On the right side of each of these links are two buttons. The first is the Generate Short URL button which returns a code string for a complete visualization, the second is the Copy to Clipboard link. Using the short URL is nicer to manage, but the long form has some value too. Pick the form you want to use and copy the value. On the Liferay side, place an IFrame portlet on the page and configure to use the URL as the source URL. If everything is working correctly, the visualization should be on the page:
So the long form of the URL has value too. The URL actually has all of the details used to render the visualization and dashboard. Given some time and some understanding, it is possible to build out or modify Kibana visualizations without going to Kibana to do the work. It's certainly easier to leverage the Kibana UI to define the visualizations, but it is not required.
Additional Information
Creating dashboards will be really easy to do using the ELK stack and leveraging some Liferay functionality. The flexibility of all of the tools in the stack really open the doors to all kinds of possibilities that were not so available before.
Take a spin over on google and do a search for Kibana Dashboard Examples and there are some really cool ones out there. And now they are embeddable within a Liferay page and can be populated by Liferay data too.
This document, these examples and this sample code only scratch the surface of the possibilities, but these are real-world examples.

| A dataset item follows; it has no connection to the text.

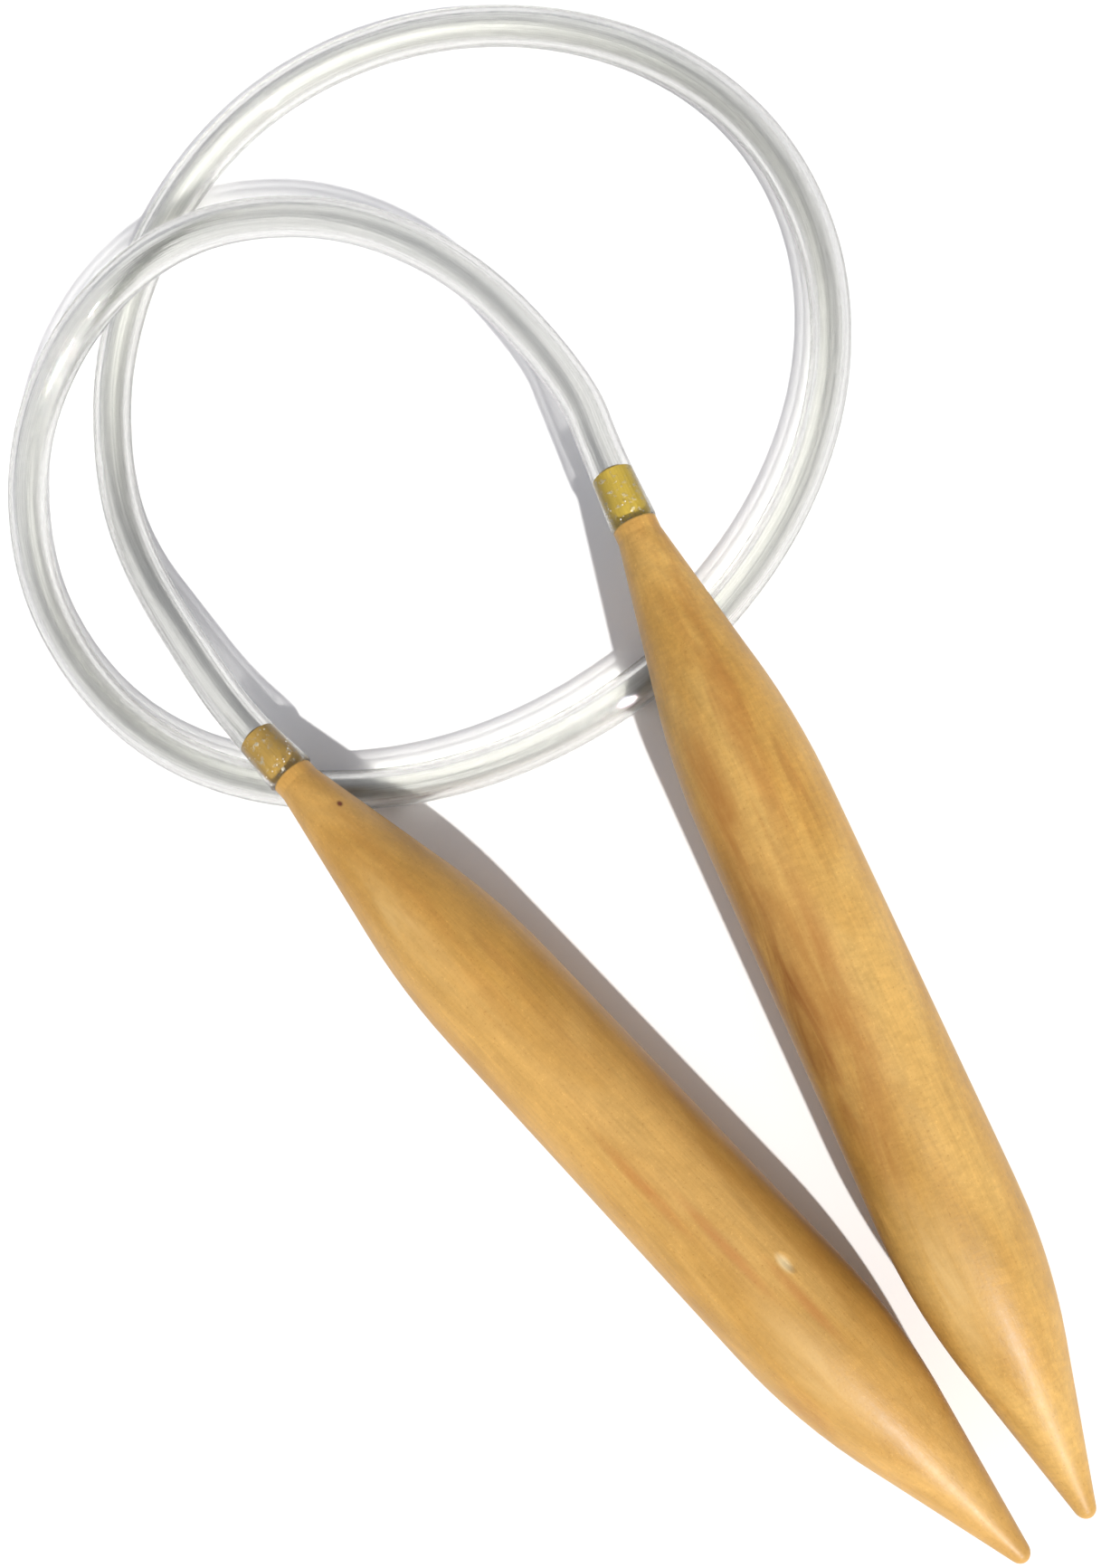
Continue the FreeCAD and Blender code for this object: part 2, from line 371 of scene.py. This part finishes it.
def grey_ramp(tree, source, low, high, dark, light):
    """A multiplying shade from dark to light as the source goes from low to high."""
    return ramp(tree, source, [(low, (dark, dark, dark)), (high, (light, light, light))])

# %% The wood group
def wood_group():
    group = bpy.data.node_groups.new("figured_wood", "ShaderNodeTree")
    face = group.interface
    face.new_socket("Vector", in_out="INPUT", socket_type="NodeSocketVector")
    for name in ("Pale", "Honey", "Brown"):
        face.new_socket(name, in_out="INPUT", socket_type="NodeSocketColor")
    for name in ("Streaks", "Silk"):
        face.new_socket(name, in_out="INPUT", socket_type="NodeSocketFloat")
    face.new_socket("Color", in_out="OUTPUT", socket_type="NodeSocketColor")
    face.new_socket("Roughness", in_out="OUTPUT", socket_type="NodeSocketFloat")
    face.new_socket("Height", in_out="OUTPUT", socket_type="NodeSocketFloat")
    given, made = group.nodes.new("NodeGroupInput"), group.nodes.new("NodeGroupOutput")
    vector = given.outputs["Vector"]
    bands = noise(group, stretched(group, vector, (16, 62, 62)), 1.0, 3.0, 0.55, 1.2)
    streaks = noise(group, stretched(group, vector, (16, 210, 210), (3, 1, 2)), 1.0, 3.0, 0.6, 0.8)
    mottle = noise(group, stretched(group, vector, (110, 240, 240), (2, 7, 1)), 1.0, 3.0, 0.6, 0.5)
    where = noise(group, stretched(group, vector, (22, 60, 60), (5, 4, 2)), 1.0, 1.0, 0.5)
    fibres = noise(group, stretched(group, vector, (70, 1900, 1900)), 1.0, 2.0, 0.6)
    silk = noise(group, stretched(group, vector, (1100, 420, 420)), 1.0, 2.0, 0.6, 0.4)
    specks = noise(group, vector, 1900.0, 3.0, 0.7)
    band_mask = ramp(group, bands, [(0.34, (0, 0, 0)), (0.66, (1, 1, 1))], "EASE")
    base = mix_colour(group, band_mask, given.outputs["Honey"], given.outputs["Pale"])
    streak_mask = ramp(group, streaks, [(0.46, (0, 0, 0)), (0.74, (1, 1, 1))], "EASE")
    where_mask = ramp(group, where, [(0.42, (0.1, 0.1, 0.1)), (0.62, (1, 1, 1))], "EASE")
    brown = calc(group, "MULTIPLY", calc(group, "MULTIPLY", streak_mask, where_mask),
                 given.outputs["Streaks"], True)
    base = mix_colour(group, brown, base, given.outputs["Brown"])
    base = mix_colour(group, 1.0, base, grey_ramp(group, mottle, 0.32, 0.68, 0.90, 1.06), "MULTIPLY")
    base = mix_colour(group, 1.0, base, grey_ramp(group, fibres, 0.3, 0.7, 0.93, 1.04), "MULTIPLY")
    silky = mix_colour(group, 1.0, base, grey_ramp(group, silk, 0.35, 0.65, 0.91, 1.08), "MULTIPLY")
    base = mix_colour(group, given.outputs["Silk"], base, silky)
    # dark specks are pores; the bright bluish-white specks are painted glints
    pore_and_glint_tone = ramp(group, specks, [(0.26, (0.78, 0.70, 0.58)), (0.40, (1, 1, 1)),
                                       (0.60, (1, 1, 1)), (0.72, (1.20, 1.22, 1.28))])
    base = mix_colour(group, 1.0, base, pore_and_glint_tone, "MULTIPLY")
    wire(group, base, made.inputs["Color"])
    rough = node(group, "MapRange", {"From Min": 0.3, "From Max": 0.7,
                                     "To Min": 0.44, "To Max": 0.62})
    sheen = calc(group, "ADD", calc(group, "MULTIPLY", silk, 0.5),
                 calc(group, "MULTIPLY", fibres, 0.5))
    wire(group, sheen, rough.inputs["Value"])
    wire(group, rough.outputs["Result"], made.inputs["Roughness"])
    height = calc(group, "ADD", calc(group, "MULTIPLY", fibres, 0.5), calc(group, "MULTIPLY", specks, 0.5))
    wire(group, height, made.inputs["Height"])
    return group

WOOD = wood_group()
print("wood group:", len(WOOD.nodes), "nodes")

# %% [markdown]
# Marks that belong to one place, such as a dark knot, a brown cloud or a small dent, are soft
# spots, and so are the painted highlights on the top of a needle and over its dent. A spot is
# the distance from a chosen point, with its own reach along and across the grain, turned into a
# mask that fades outwards.

# %% A soft spot on the wood
def spot(tree, vector, place, reach, strength):
    """A mask of the given strength at a place, fading to nothing at its reach."""
    scale = tuple(1 / r for r in reach)
    shift = tuple(-p * s for p, s in zip(place, scale))
    moved = stretched(tree, vector, scale, shift)
    far = node(tree, "VectorMath", operation="LENGTH")
    wire(tree, moved, far.inputs[0])
    fade = node(tree, "MapRange", {"From Min": 0.15, "From Max": 1.0, "To Min": strength,
                                   "To Max": 0.0}, interpolation_type="SMOOTHSTEP")
    wire(tree, far.outputs["Value"], fade.inputs["Value"])
    return fade.outputs["Result"]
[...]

One project currently underway has requirements for showing dashboards for the numbers of different types of forms submitted over a time period. Using the code from this example, all form submissions result in audit records so all form data is in Elasticsearch in a consumable format. Visualizations based on the forms and the different data types result in the individual dashboard charts the requirements mandate. Client gets all of these snazzy responsive charts and graphs, but the implementation team has to do little more than add audit event generators and define visualizations based upon Elasticsearch searches.